One email from Kelner written four days before the Flynn plea was finalized shows the Covington partner discussing plans to issue an advisory on FARA and embark on a road show that could involve three cities. Kelner also lamented that Flynn was unlikely to ever pay the millions of dollars in legal bills he had run up.

“We may as well strike when the iron is hot, and I think Flynn would be fine with that, since the chances of our getting paid for his case are looking grim,” Kelner wrote.

Internal Covington messages also show the firm celebrating their lawyers’ skill in obtaining such a favorable result for Flynn.

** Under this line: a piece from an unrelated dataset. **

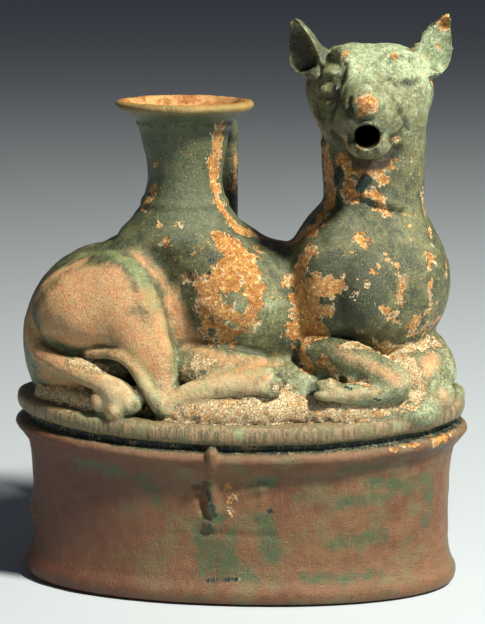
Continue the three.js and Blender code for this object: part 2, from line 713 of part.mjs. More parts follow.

“Congratulations!” the Covington partner Michael Chertoff, a former appeals court judge and Homeland Security secretary, wrote to his colleagues a few days after Flynn’s plea. He was responding to a National Law Journal article that Anthony circulated that said: “It’s hard to imagine a much better outcome for the retired general.”

Flynn’s lawyers also released an email from Kelner to other Covington lawyers indicating that, in the months after Flynn’s guilty plea, the firm had lost out on a chance to advise the highest echelon of Israel’s government on FARA issues.

“I received a call this week letting me know that the Government of Israel decided not to retain us to provide FARA advice,” Kelner wrote. “While our work on the Flynn matter seems to have initially drawn them to us, the Prime Minister’s Office apparently saw things differently and decided that our Flynn representation was a minus and not a plus. They were worried about optics.”

It’s unclear whether Covington was obligated to give Flynn’s new lawyers such internal emails, but it appears the firm took a very broad view of its obligation to give its file on Flynn’s case to his new lawyers, including conducting a wide-ranging email search and turning over even marketing-related messages.